With over 1 billion unique monthly visitors, YouTube stands as the second largest search engine on the web. So regardless where video snippets are heading, you can rest assured YouTube will be a huge player in video SEO going forward – especially for Google. This post is aimed at helping local business owners boost their presence on YouTube, without getting into all the nitty-gritty technical details.
Here are are some viewership stats, courtesy of YouTube.
- Over 6 billion hours of video are watched each month on YouTube—that’s almost an hour for every person on Earth
- 100 hours of video are uploaded to YouTube every minute
- 80% of YouTube traffic comes from outside the US
- YouTube is localized in 61 countries and across 61 languages
- According to Nielsen, YouTube reaches more US adults ages 18-34 than any cable network
- Millions of subscriptions happen each day. The number of people subscribing daily is up more than 3x since last year, and the number of daily subscriptions is up more than 4x since last year
Here are 5 basic tips for boosting your YouTube SEO
#1 Optimize your descriptions for search
In the future, YouTube and other search engines may gain the ability to decipher and process the content within a video.
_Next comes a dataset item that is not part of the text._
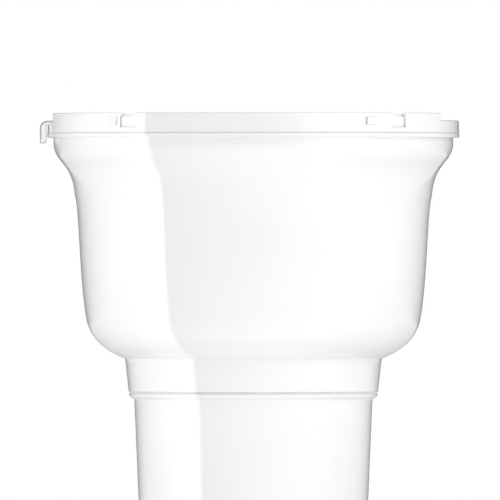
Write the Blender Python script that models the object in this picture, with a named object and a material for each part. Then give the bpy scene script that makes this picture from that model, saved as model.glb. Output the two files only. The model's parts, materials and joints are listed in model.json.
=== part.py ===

But as it stands now, the only way YouTube can understand what a video is about is by using your titles, tags and descriptions as a guide. Titles and tags are pretty straight-forward – your title should tell the user, or in this case YouTube, what your video is about, and your tags should include some supporting topics that are relevant to your video. Video descriptions on the other hand are oftentimes misunderstood. Video descriptions are not just for the user, but also for search engines. Descriptions are your opportunity to provide a more in-depth summary of what your video is about. If you don’t have the time or resources to create keyword-rich descriptions, you can always transcribe your videos and use the video transcripts as your descriptions. Transcription services are relatively inexpensive and it’s also an easy way to generate some fresh, unique, crawlable content.
#2 Share your videos everywhere you can
Videos are great way to connect consumers with your brand. Simply put, videos are more interesting than traditional content and they allow brands to be more creative in how they feature products and services. Some studies have suggested that users who watch a video are 64 percent more likely to make a purchase online. But in addition to improving the user experience, and boosting conversion rates, embedding videos on your website or blog can get you a lot more views and potentially improve your video rankings on YouTube. Each video is ranked based on several different factors, a lot like pages are ranked on the web. Certain engagement metrics such as views, inbound links, social shares, likes, comments and even the number of minutes watched, are all considered when ranking a video for a particular keyword or search query. In this case, higher visibility typically begets higher engagement. So in theory, by embedding your videos as much as possible, be it on your website, on social media or even email, your videos will likely rank higher in search results.
#3 Build your channel authority
In some ways, your YouTube channel is a site in and of itself. Just like your website or blog, your YouTube channel carries a page authority. In this case your page url would look something like this: http://www.youtube.com/user/CHANNEL_NAME. By linking to your channel from either your website, blog or social media profiles (providing they’re “dofollow” links) you can pass link equity to your channel url, thereby increasing your page authority. When linking to your channel, make sure that you include the “user” url parameter. If the user parameter is missing (like this: http://www.youtube.com/CHANNEL_NAME) the url will still redirect to the default format (http://www.youtube.com/user/CHANNEL_NAME), but the link value is not passed through the redirect. So in order to ensure that you’re maximizing your link equity, you should always use the default url that includes the “user” prefix. There is strong correlation between authoritative channels and higher rankings for video search results.
#4 Drive engagement – not sales
YouTube is a great platform for building brand awareness. But I wouldn’t recommend using YouTube to drive sales. At this year’s Mozcon conference, Phil Nottingham said that “if Google were a shopping mall, YouTube would be more like a library.” Unlike Google, consumers don’t typically visit YouTube with the intent to make a purchase. Instead they want to be educated, informed, entertained, etc. Your YouTube videos shouldn’t overtly sell a product or service. Instead they should provide your target audience with whatever it is they’re looking for. A great way to figure this out is to look through your YouTube Insights data. Here you can see how each of your videos are performing and which videos have the most views, engagement, likes, shares, and so on. If you’re just starting out and don’t have much channel activity of your own, you could always research competitor channels and filter their videos by “Most Popular” to see their top videos.
#5 Encourage subscriptions
Millions of channel subscriptions occur each day – and that number is increasing more and more, each year. Subscribers are your brand loyalists. You should always encourage viewers to subscribe to your channel so they can enjoy more of what you have to offer – whatever that may be. There are a number of ways you can get subscribers. One of the easiest ways is to add a call-to-action (CTA) in your video description, inviting viewers to subscribe to your channel. You could also use bumpers. Bumpers are short clips that are to display information about the video or company, such as the company name, logo, tagline, etc. You can use bumpers before and after your video. In the closing bumper, you can add a clickable CTA so that at the end of each video, the viewer has the option to subscribe. The other way to get subscribers is using annotations that appear within the viewing area during video play. You can also select the precise moment and duration for the annotations to display. Additionally, you can also use email campaigns and social media channels to drive more traffic to your channel.